CERN was established in the mid-50s as part of an effort to rekindle fundamental research in a war-ravaged Europe. From the outset, it has been an excellent example of international collaboration - some 20 nations currently contribute to the funding of CERN, which is staffed primarily, but not exclusively, by personnel from these countries. Over the years, CERN has built a number of accelerators, which have typically been reused as part of the infrastructure for later machines. The largest accelerator that is currently in operation at CERN is the Large Electron Positron collider (LEP), a 27 km ring situated approximately 100 metres below the border between France and Switzerland, just outside Geneva. True to the tradition of reuse, the LHC will in fact be housed in the LEP tunnel and be fed by the existing complex of accelerators. Four major experiments are planned for the LHC. Two of these, ATLAS and CMS, will record about 1PB of data per year at data rates of around 100MB/second. A third experiment, ALICE, which will also store about 1PB/year, will take data at even higher rates - up to 1.5GB/second. A fourth experiment, LHC-B, completes the picture giving rise to a total data volume per year, integrated over all experiments and including simulated and derived data, of approximately 5PB. As the LHC is expected to run for about 20 years, the total volume of data that must be stored is around 100PB, or 1017 bytes. This is approximately twice would have been recorded had 1 bit been stored for every second of the Universe's estimated age of 15 billion years! This clearly gives rise to a data management problem on a large scale, and hence a project, known internally as RD45, was established in early 1995 to investigate and propose solutions to this problem.
The RD45 Project
The RD45 project was established to find solutions to the problems of handling many PB of High Energy Physics (HEP) event data. The project was tasked to explicitly address the issue of handling persistent objects, it being assumed that the LHC experiments would adopt object oriented solutions and C++ as an implementation language. Not surprisingly, we are now also including Java in our investigations. In addition, the project was told to focus on commercial, standards-conforming solutions, if at all possible. As such, we concentrated our initial investigations on the various possibilities discussed in books such as . Although we considered many alternatives, such as language extensions, so-called light-weight object managers and so forth, we fairly rapidly reached the conclusion that only a fully-fledged ODBMS could come close to meeting our initial set of requirements. Indeed, no known ODBMS could meet all of our needs off-the-shelf - this is clearly something that we did not expect. For the rest of this article, we focus on our attempts at using a commercial ODBMS to handle HEP event data and the areas where we believe that enhancements are required.

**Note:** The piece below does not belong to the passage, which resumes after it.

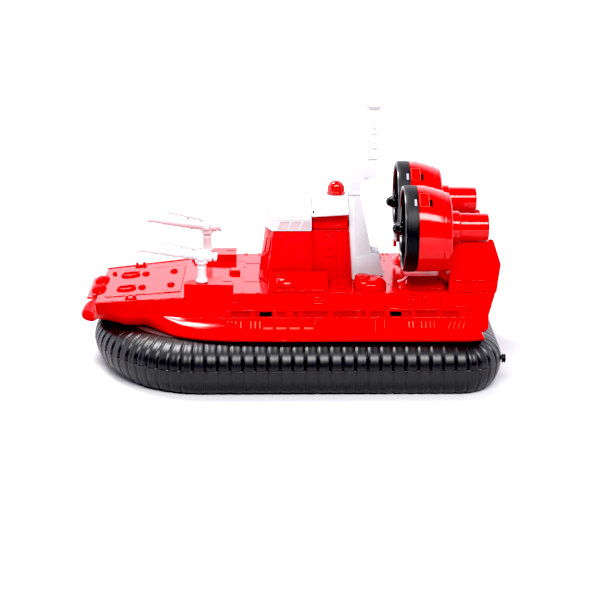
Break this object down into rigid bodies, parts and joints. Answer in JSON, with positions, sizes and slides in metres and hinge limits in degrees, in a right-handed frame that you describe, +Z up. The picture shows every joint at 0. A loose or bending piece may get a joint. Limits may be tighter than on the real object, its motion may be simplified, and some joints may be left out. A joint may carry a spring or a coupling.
{
  "type": "toy rescue hovercraft",
  "caption": "Toy rescue hovercraft with ribbed black skirt, red hull, swivelling water cannons, white bridge and mast, and ducted fans that spin.",
  "frame": {"origin": "on the floor under the middle of the craft's outline", "axes": "+X toward the stern, +Y toward the starboard side, +Z up; the bow points toward -X"},
  "size_m": [0.3888, 0.2116, 0.2405],
  "materials": {
    "red_plastic": "glossy moulded",
    "white_plastic": "glossy moulded",
    "skirt_plastic": "satin blow-moulded",
    "fan_plastic": "glossy moulded",
    "lamp_plastic": "glossy clear-coated"
  },
  "bodies": {
    "craft": {"aft_house": "red_plastic", "aft_roof": "white_plastic", "beacon": "lamp_plastic", "bow_plate": "red_plastic", "bridge": "white_plastic", "cabin": "red_plastic", "cannon_post_left": "white_plastic", "cannon_post_right": "white_plastic", "centre_block": "red_plastic", "cleat_left": "red_plastic", "cleat_right": "red_plastic", "drum_aft_left": "red_plastic", "drum_aft_right": "red_plastic", "drum_fore_left": "red_plastic", "drum_fore_right": "red_plastic", "fan_duct_left": "red_plastic", "fan_duct_right": "red_plastic", "fan_fairing_left": "red_plastic", "fan_fairing_right": "red_plastic", "fan_ring_left": "fan_plastic", "fan_ring_right": "fan_plastic", "foredeck_hatch": "red_plastic", "gun_platform_left": "red_plastic", "gun_platform_right": "red_plastic", "hull": "red_plastic", "mast": "white_plastic", "nacelle_left": "red_plastic", "nacelle_right": "red_plastic", "pylon_left": "red_plastic", "pylon_right": "red_plastic", "skirt": "skirt_plastic", "skirt_deck": "skirt_plastic", "stern_plug": "skirt_plastic", "tower": "white_plastic"},
    "left_cannon": {"cannon_head_left": "white_plastic"},
    "right_cannon": {"cannon_head_right": "white_plastic"},
    "left_fan": {"fan_left": "fan_plastic"},
    "right_fan": {"fan_right": "fan_plastic"}
  },
  "joints": [
    {"name": "cannon_left_yaw", "type": "hinge", "parent": "craft", "child": "left_cannon", "pos_m": [-0.07875, -0.0455, 0.105], "axis": [0, 0, 1], "range_deg": [-35, 95]},
    {"name": "cannon_right_yaw", "type": "hinge", "parent": "craft", "child": "right_cannon", "pos_m": [-0.07875, 0.0455, 0.105], "axis": [0, 0, 1], "range_deg": [-95, 35]},
    {"name": "fan_left_spin", "type": "hinge", "parent": "craft", "child": "left_fan", "pos_m": [0.11045, -0.0437, 0.1369], "axis": [1, 0, 0], "continuous": true},
    {"name": "fan_right_spin", "type": "hinge", "parent": "craft", "child": "right_fan", "pos_m": [0.11045, 0.0437, 0.1369], "axis": [1, 0, 0], "continuous": true}
  ]
}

Object Databases and Mass Storage Systems - the Prognosis
One of the many challenges of a project with such a long time scale is the uncertainty concerning which products will be available and the evolution of technology. It is not enough to be blindly optimistic - one must establish realistic scenarios based on conservative estimates of what will be available, including fallback possibilities should technology not advance as fast as predicted, to protect against the failure of suppliers and so forth. When trying to plan for a quarter of a century into the future, it can be instructive to look as far back in the past. 25 years ago, many of today's giants in the computing industry either did not exist or had yet to break into the mainstream. Architectures such as Digital Equipment Corporation's VAX were yet to be invented … and replaced. Codasyl databases were all the rage.

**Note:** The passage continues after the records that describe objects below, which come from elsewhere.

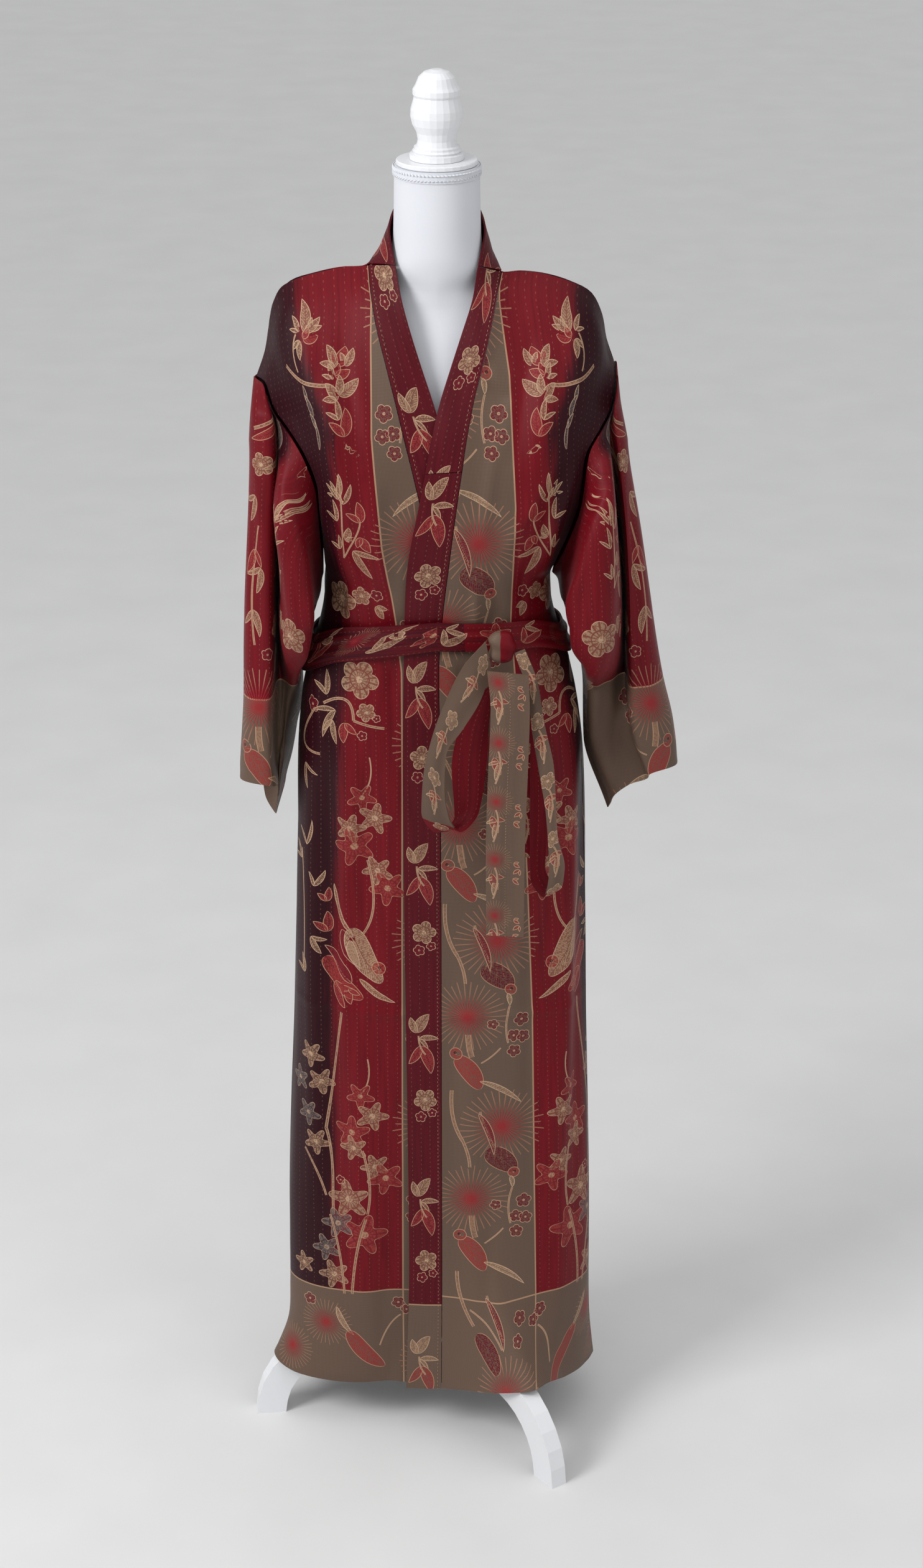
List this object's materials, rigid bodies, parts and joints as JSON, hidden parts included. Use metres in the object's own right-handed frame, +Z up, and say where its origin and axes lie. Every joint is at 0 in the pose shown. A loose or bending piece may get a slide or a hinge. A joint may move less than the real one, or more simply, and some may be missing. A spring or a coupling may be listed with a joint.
{
  "type": "silk kimono robe on a limbless dress form with a tripod stand",
  "caption": "Long wrapped silk robe with hanging sleeves, full-length neckband and tied belt, worn on a white neck-and-torso dress form on a low tripod.",
  "frame": {"origin": "on the floor, under the centre of the whole object's box", "axes": "+Z up, the wearer's front faces -Y, the wearer's left is +X"},
  "size_m": [0.5168, 0.4256, 1.706],
  "materials": {
    "silk_jacquard": "soft satin jacquard, red and plum with taupe stripes and beige and coral figures",
    "silk_neckband": "soft satin jacquard, wine and plum with beige figures",
    "silk_belt": "soft satin jacquard, red, coral and taupe",
    "white_jersey": "matte white knit",
    "white_painted_wood": "semi-gloss white paint on turned wood"
  },
  "bodies": {
    "root": {"front_left": "silk_jacquard", "front_right": "silk_jacquard", "back": "silk_jacquard", "sleeve_left": "silk_jacquard", "sleeve_right": "silk_jacquard", "neckband_left_lower": "silk_neckband", "neckband_left_upper": "silk_neckband", "neckband_right": "silk_neckband", "neckband_neck": "silk_neckband", "belt_round": "silk_belt", "belt_loop_left": "silk_belt", "belt_loop_right": "silk_belt", "belt_tail_wide": "silk_belt", "belt_tail_narrow": "silk_belt", "belt_knot": "silk_belt", "form_torso": "white_jersey", "neck_trim": "white_jersey", "neck_disc": "white_painted_wood", "finial": "white_painted_wood", "pole": "white_painted_wood", "stand_hub": "white_painted_wood", "stand_leg_1": "white_painted_wood", "stand_leg_2": "white_painted_wood", "stand_leg_3": "white_painted_wood"}
  },
  "joints": []
}
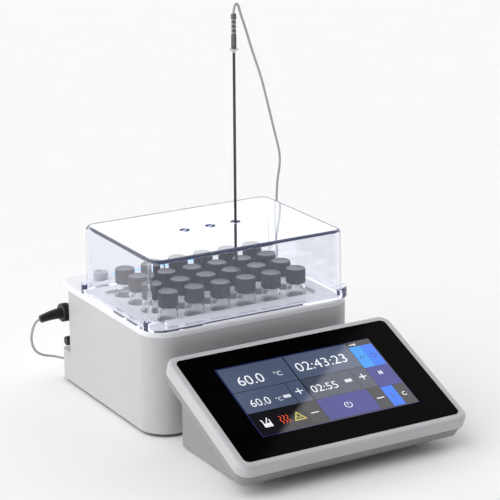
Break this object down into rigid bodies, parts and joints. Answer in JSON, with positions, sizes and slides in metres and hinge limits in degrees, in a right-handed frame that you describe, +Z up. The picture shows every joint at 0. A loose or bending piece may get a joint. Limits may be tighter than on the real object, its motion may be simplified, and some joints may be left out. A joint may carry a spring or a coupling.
{
  "type": "dry block heater",
  "caption": "Dry block heater with a clear cover over capped vials, an upright sample probe on a cable, and a separate tilted touch pad.",
  "frame": {"origin": "on the bench, under the middle of the box around heater and pad, without the probe's cable and plug", "axes": "+X to the right seen from the front, +Y to the rear, +Z up"},
  "size_m": [0.2805, 0.4025, 0.3556],
  "materials": {
    "housing_plastic": "fine satin texture, light grey",
    "deck_plastic": "satin white",
    "base_steel": "dark powder coat",
    "steel": "bright zinc",
    "rubber": "matt",
    "block_aluminium": "bead blasted, clear anodised",
    "silicone_mat": "smooth silicone",
    "insulation": "pressed ceramic fibre",
    "circuit_board": "solder mask",
    "electronics_black": "moulded",
    "white_nylon": "smooth",
    "connector_black": "moulded, low sheen",
    "brass_pins": "bright",
    "light_guide": "glowing translucent blue",
    "knob_plastic": "satin light grey",
    "clear_acrylic": "clear polished",
    "vial_glass": "clear",
    "cap_plastic": "black, ribbed side, satin top",
    "liner_white": "smooth",
    "probe_steel": "polished",
    "grip_grey": "moulded grey",
    "cable_grey": "smooth light grey",
    "bezel_plastic": "fine satin texture",
    "pad_case_plastic": "fine satin texture, warm grey",
    "pad_glass": "black glossy with a lit display",
    "display_module": "metal backed"
  },
  "bodies": {
    "heater": {"housing_shell": "housing_plastic", "top_deck": "deck_plastic", "base_plate": "base_steel", "base_screws": "steel", "rubber_feet": "rubber", "heating_block": "block_aluminium", "heater_mat": "silicone_mat", "clamp_plate": "steel", "clamp_screws": "steel", "insulation_jacket": "insulation", "block_posts": "steel", "block_sensor": "probe_steel", "thermal_fuse": "electronics_black", "control_board": "circuit_board", "board_standoffs": "white_nylon", "board_parts": "electronics_black", "power_supply": "steel", "mains_inlet": "connector_black", "inlet_pins": "brass_pins", "switch_frame": "connector_black", "rod_socket": "steel", "status_light": "light_guide", "light_board": "circuit_board", "probe_socket": "connector_black", "probe_plug": "connector_black", "plug_relief": "connector_black", "spare_socket": "connector_black", "probe_cable": "cable_grey"},
    "cover": {"clear_cover": "clear_acrylic"},
    "vials": {"vial_glass": "vial_glass", "vial_caps": "cap_plastic", "vial_liners": "liner_white"},
    "probe": {"probe_rod": "probe_steel", "probe_collar": "probe_steel", "probe_grip": "grip_grey"},
    "rocker": {"power_rocker": "connector_black"},
    "fuse_tray": {"fuse_drawer": "connector_black"},
    "deck_plug": {"rod_socket_plug": "knob_plastic"},
    "spare_cap": {"socket_cap": "connector_black"},
    "pad": {"pad_bezel": "bezel_plastic", "pad_glass": "pad_glass", "pad_display": "display_module", "pad_tray": "pad_case_plastic", "pad_board": "circuit_board", "pad_board_parts": "electronics_black", "pad_foot": "pad_case_plastic", "pad_port": "connector_black", "pad_rubber_feet": "rubber"}
  },
  "joints": [
    {"name": "cover_lift", "type": "slide", "parent": "heater", "child": "cover", "axis": [0, 0, 1], "range_m": [0, 0.12]},
    {"name": "vials_lift", "type": "slide", "parent": "heater", "child": "vials", "axis": [0, 0, 1], "range_m": [0, 0.034]},
    {"name": "probe_lift", "type": "slide", "parent": "heater", "child": "probe", "axis": [0, 0, 1], "range_m": [0, 0.045], "deforming": ["probe_cable"]},
    {"name": "rocker_tilt", "type": "hinge", "parent": "heater", "child": "rocker", "pos_m": [-0.0015, 0.1669, 0.042], "axis": [-1, 0, 0], "range_deg": [0, 16]},
    {"name": "fuse_slide", "type": "slide", "parent": "heater", "child": "fuse_tray", "axis": [0, 1, 0], "range_m": [0, 0.012]},
    {"name": "deck_plug_turn", "type": "hinge", "parent": "heater", "child": "deck_plug", "pos_m": [-0.0762, 0.1484, 0.096], "axis": [0, 0, 1], "range_deg": [0, 90]},
    {"name": "spare_cap_pull", "type": "slide", "parent": "heater", "child": "spare_cap", "axis": [-1, 0, 0], "range_m": [0, 0.01]},
    {"name": "pad_move", "type": "slide", "parent": "heater", "child": "pad", "axis": [0, -1, 0], "range_m": [0, 0.12]}
  ]
}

Looking into the future, it is clearly unrealistic to be too specific - one cannot depend on a given implementation or define precise characteristics. It is more meaningful to ask if there will be a market for a product offering certain functionality. For example, it is hard to believe that the storage market will do anything other than grow, although one cannot predict the exact form factor that disks will have in ten years, nor is it meaningful to attempt to do so. Such an analysis suggests that the basic hardware building blocks necessary to create a multi-PB store will be both available and affordable, although the relative costs of disk versus tape (or its replacement?) are much harder to predict. Indeed, the long-term market for tape as a medium may simply disappear.

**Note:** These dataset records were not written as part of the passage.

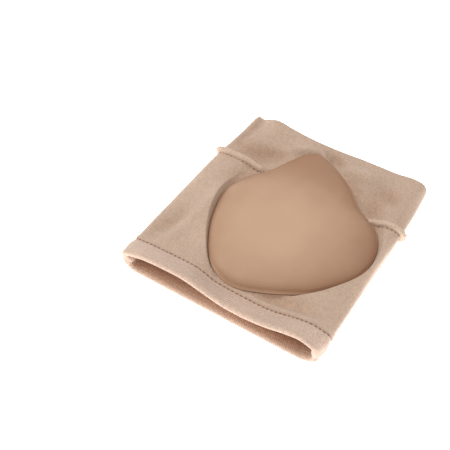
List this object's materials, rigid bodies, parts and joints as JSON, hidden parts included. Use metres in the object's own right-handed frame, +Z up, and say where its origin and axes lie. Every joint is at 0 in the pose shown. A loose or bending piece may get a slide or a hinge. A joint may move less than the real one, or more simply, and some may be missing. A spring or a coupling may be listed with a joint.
{
  "type": "arch support sleeve",
  "caption": "Elastic knit midfoot sleeve turned inside out and lying flat, with a turned hem, a doubled cuff, an overlocked seam and a domed gel arch cushion.",
  "frame": {"origin": "middle of the bounding box at the floor it lies on", "axes": "+X across the sleeve to the side where the cushion bulges furthest, +Y along the tube from the open hem to the folded cuff, +Z up, the cushion on top"},
  "size_m": [0.099, 0.1072, 0.0192],
  "materials": {
    "knit": "matte",
    "hem_knit": "matte",
    "seam": "matte",
    "gel": "satin"
  },
  "bodies": {
    "root": {"sleeve_body": "knit", "hem_band": "hem_knit", "cuff": "knit", "seam_ridge": "seam", "gel_pad": "gel"}
  },
  "joints": []
}
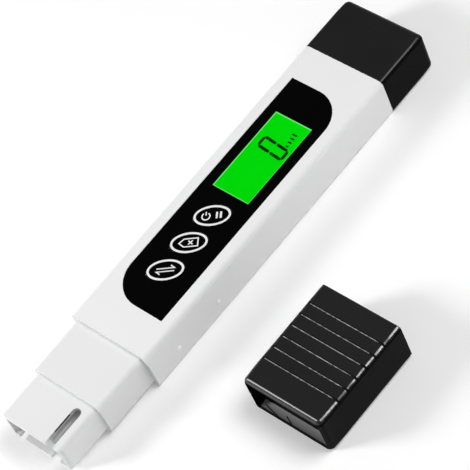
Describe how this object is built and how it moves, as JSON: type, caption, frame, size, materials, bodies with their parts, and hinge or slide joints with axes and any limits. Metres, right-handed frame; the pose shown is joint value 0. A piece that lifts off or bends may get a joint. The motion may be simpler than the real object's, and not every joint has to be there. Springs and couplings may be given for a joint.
{
  "type": "water conductivity meter",
  "caption": "Pen-shaped water meter with a slotted probe end, lit display, oval keys, pull-off battery cap and a loose grooved probe cap.",
  "frame": {"origin": "middle of the sleeve's flat back face, on which the meter lies", "axes": "+X along the meter towards the battery cap, the probe end at -X; +Z out of the front face with display and keys; the loose probe cap lies on the -Y side"},
  "size_m": [0.1746, 0.0928, 0.016],
  "materials": {
    "white_plastic": "fine satin moulding",
    "probe_white_plastic": "fine satin moulding",
    "frame_plastic": "plain moulding",
    "black_film": "smooth printed film",
    "clear_acrylic": "polished",
    "lit_glass": "lit display",
    "holder_plastic": "plain moulding",
    "light_guide": "frosted",
    "led_resin": "cast resin",
    "contact_rubber": "soft",
    "board_laminate": "solder mask",
    "chip_resin": "moulded resin",
    "component_ceramic": "ceramic",
    "plated_metal": "bright plating",
    "switch_plastic": "plain moulding",
    "plunger_plastic": "plain moulding",
    "key_film": "smooth printed film",
    "electrode_metal": "fine turned",
    "sensor_steel": "drawn tube",
    "potting_resin": "cast resin",
    "spring_brass": "rolled strip",
    "cell_steel": "drawn steel can",
    "black_plastic": "smooth moulding"
  },
  "bodies": {
    "meter": {"body_sleeve": "white_plastic", "graphic_overlay": "black_film", "display_window": "clear_acrylic", "lcd_glass": "lit_glass", "lcd_bezel": "holder_plastic", "backlight_guide": "light_guide", "backlight_leds": "led_resin", "zebra_strips": "contact_rubber", "circuit_board": "board_laminate", "controller_chip": "chip_resin", "crystal": "plated_metal", "board_components": "component_ceramic", "board_screws": "plated_metal", "tact_switches": "switch_plastic", "inner_frame": "frame_plastic", "probe_base": "probe_white_plastic", "electrodes": "electrode_metal", "temperature_sensor": "sensor_steel", "probe_potting": "potting_resin", "sensor_leads": "spring_brass", "left_cell": "cell_steel", "right_cell": "cell_steel", "positive_contact": "spring_brass", "negative_contact": "spring_brass", "bridge_contact": "spring_brass"},
    "mode_key": {"mode_key": "key_film", "mode_plunger": "plunger_plastic"},
    "clear_key": {"clear_key": "key_film", "clear_plunger": "plunger_plastic"},
    "power_key": {"power_key": "key_film", "power_plunger": "plunger_plastic"},
    "battery_cap": {"battery_cap": "black_plastic"},
    "probe_cap": {"probe_cap": "black_plastic"}
  },
  "joints": [
    {"name": "mode_key_press", "type": "slide", "parent": "meter", "child": "mode_key", "axis": [0, 0, -1], "range_m": [0, 0.0003], "stiffness_N_per_m": 400, "springref_m": -0.0002},
    {"name": "clear_key_press", "type": "slide", "parent": "meter", "child": "clear_key", "axis": [0, 0, -1], "range_m": [0, 0.0003], "stiffness_N_per_m": 400, "springref_m": -0.0002},
    {"name": "power_key_press", "type": "slide", "parent": "meter", "child": "power_key", "axis": [0, 0, -1], "range_m": [0, 0.0003], "stiffness_N_per_m": 400, "springref_m": -0.0002},
    {"name": "battery_cap_pull", "type": "slide", "parent": "meter", "child": "battery_cap", "axis": [1, 0, 0], "range_m": [0, 0.022]},
    {"name": "probe_cap_lift_off", "type": "slide", "parent": "meter", "child": "probe_cap", "axis": [1, 0, 0], "range_m": [0, 0.04]}
  ]
}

In our overall strategy, we include the need for a Mass Storage System as it is far from clear that it will be financially possible to store all of the data on disk storage, and hence the need for some cheaper storage, plus software to manage it. A discussion of the requirements on such a system is outside the scope of this article. However, it is clear such a system must be transparently integrated with the overall data management solution. Latency aside, a user should not (need to) be aware whether his/her data or on disk, or have been faulted in from tape by the system.
Choosing an ODBMS
Procedures for choosing an ODBMS have been described in a number of books and articles, including .
The first thing to realise is that there is no "best" product - the systems that are available differ widely in architecture and functionality, and it is a question of matching requirements against a number of potential solutions. In a perfect world, there would be several alternatives meeting all of the mandatory requirements, and one would be able to select the primary supplier based on non-critical issues. In reality, this is typically not the case for large projects - requirements must be prioritised and compromises made. In our case, the most critical requirement is that of scale. A solution that does not, or could not, with a reasonable number of enhancements, scale to meet our needs in terms of data volume is simply ruled out. Clearly, a single physical database of 100PB is impossible (at least today), and so some form of distributed database would appear necessary. This already brings into more scalability issues - even if one permits physical databases to be as large as 100GB, already very large by today's standards, then one would need to manage one million such databases to reach 100PB. These databases should appear to the user as a single, logical database with transparent, cross-database references and a single (hopefully replicated) shared, and hence consistent, set of schema.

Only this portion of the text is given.